## BEGIN Material

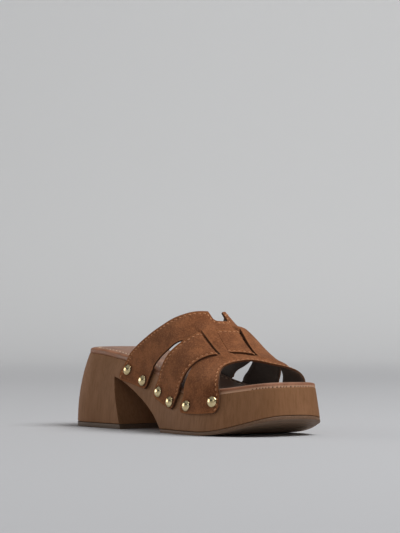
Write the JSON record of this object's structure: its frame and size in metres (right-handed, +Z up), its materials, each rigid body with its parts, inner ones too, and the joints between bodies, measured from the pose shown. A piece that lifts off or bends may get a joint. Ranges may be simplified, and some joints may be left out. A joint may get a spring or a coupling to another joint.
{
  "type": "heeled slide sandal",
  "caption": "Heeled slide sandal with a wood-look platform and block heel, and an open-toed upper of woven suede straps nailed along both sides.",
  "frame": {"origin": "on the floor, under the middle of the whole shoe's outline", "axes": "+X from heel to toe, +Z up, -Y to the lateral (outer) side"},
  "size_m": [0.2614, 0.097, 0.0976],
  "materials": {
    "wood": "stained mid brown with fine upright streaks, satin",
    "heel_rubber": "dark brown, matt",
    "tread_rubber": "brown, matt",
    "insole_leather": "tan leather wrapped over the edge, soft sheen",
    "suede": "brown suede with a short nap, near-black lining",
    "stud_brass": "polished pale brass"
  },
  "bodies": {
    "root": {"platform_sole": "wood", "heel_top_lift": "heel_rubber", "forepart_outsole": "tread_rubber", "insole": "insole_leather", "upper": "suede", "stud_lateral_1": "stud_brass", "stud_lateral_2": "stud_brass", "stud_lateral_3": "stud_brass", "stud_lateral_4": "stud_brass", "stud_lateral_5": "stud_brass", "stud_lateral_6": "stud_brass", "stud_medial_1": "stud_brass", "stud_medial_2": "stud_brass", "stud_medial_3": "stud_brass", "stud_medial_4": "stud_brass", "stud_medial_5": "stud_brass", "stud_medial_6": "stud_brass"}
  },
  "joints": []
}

## END Material
## BEGIN Material

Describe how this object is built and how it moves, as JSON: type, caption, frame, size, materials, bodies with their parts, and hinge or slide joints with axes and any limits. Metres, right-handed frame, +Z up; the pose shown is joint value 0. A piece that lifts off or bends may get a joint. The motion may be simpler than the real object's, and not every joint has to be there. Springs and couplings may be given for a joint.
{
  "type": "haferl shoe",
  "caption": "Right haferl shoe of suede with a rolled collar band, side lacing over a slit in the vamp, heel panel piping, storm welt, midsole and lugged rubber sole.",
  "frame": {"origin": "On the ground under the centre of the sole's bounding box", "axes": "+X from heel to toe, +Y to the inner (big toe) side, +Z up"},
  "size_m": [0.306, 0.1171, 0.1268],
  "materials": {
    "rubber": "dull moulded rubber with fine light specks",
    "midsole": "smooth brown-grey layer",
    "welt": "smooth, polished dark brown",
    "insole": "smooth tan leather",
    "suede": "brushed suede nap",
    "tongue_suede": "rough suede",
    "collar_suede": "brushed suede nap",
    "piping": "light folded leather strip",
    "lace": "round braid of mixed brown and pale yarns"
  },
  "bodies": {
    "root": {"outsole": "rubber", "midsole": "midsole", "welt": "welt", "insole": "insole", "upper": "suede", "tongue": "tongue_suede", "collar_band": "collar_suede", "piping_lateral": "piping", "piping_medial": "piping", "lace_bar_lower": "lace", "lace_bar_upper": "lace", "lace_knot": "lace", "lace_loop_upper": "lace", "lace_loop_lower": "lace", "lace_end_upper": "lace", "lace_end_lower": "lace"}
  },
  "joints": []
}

## END Material
## BEGIN Material

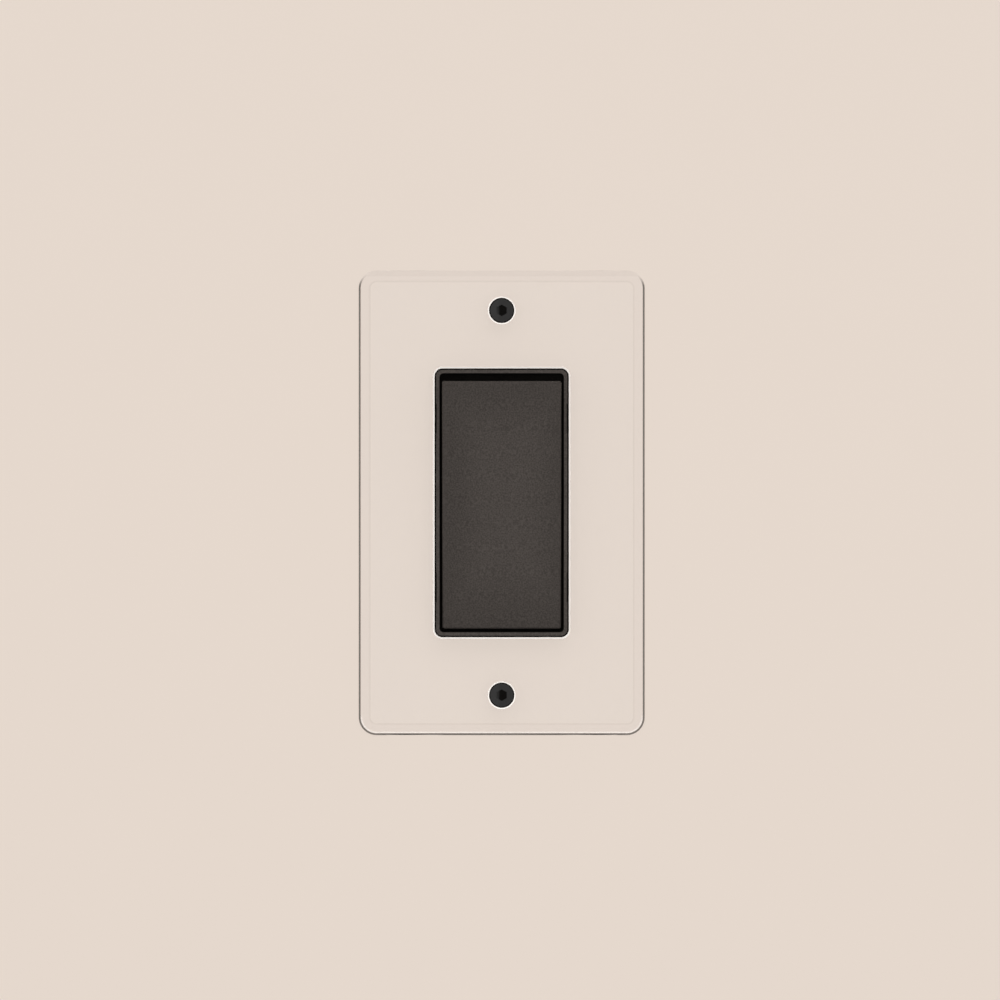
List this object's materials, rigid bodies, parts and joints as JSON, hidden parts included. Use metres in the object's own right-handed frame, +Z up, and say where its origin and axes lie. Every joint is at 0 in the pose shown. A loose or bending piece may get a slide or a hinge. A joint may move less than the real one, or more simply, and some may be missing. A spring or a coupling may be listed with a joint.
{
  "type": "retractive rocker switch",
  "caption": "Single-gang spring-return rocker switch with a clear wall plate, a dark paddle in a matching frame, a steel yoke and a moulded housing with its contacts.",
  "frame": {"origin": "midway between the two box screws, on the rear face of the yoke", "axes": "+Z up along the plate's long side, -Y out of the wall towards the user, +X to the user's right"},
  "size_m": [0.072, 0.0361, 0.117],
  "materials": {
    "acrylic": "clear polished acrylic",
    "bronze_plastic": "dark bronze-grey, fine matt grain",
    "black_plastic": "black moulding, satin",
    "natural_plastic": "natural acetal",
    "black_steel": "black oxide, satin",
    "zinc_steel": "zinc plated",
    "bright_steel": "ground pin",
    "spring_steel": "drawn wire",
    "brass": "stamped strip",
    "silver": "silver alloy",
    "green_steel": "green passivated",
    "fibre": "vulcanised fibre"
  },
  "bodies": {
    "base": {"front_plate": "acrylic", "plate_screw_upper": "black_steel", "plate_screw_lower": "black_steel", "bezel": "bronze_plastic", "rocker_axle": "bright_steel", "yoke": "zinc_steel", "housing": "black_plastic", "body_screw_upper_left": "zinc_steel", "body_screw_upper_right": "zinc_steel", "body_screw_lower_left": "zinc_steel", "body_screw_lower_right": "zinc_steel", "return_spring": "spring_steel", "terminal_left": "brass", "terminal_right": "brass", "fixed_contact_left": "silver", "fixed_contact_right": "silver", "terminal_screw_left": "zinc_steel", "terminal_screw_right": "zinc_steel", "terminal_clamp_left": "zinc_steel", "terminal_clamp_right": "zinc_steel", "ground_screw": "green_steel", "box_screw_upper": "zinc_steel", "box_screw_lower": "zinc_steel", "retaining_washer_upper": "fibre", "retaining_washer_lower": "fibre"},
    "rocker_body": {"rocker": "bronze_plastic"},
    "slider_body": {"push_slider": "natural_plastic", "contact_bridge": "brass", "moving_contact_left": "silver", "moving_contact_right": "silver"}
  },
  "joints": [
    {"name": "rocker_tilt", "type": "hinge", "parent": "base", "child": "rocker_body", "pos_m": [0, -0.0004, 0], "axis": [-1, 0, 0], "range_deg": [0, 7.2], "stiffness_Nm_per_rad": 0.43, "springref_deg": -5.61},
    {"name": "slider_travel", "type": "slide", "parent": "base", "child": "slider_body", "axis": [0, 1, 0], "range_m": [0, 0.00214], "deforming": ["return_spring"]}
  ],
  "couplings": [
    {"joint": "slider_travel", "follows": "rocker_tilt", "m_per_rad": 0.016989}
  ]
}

## END Material

Find how many lines hold the string "bends", and state that number alone.

§ **Output for this exercise**
2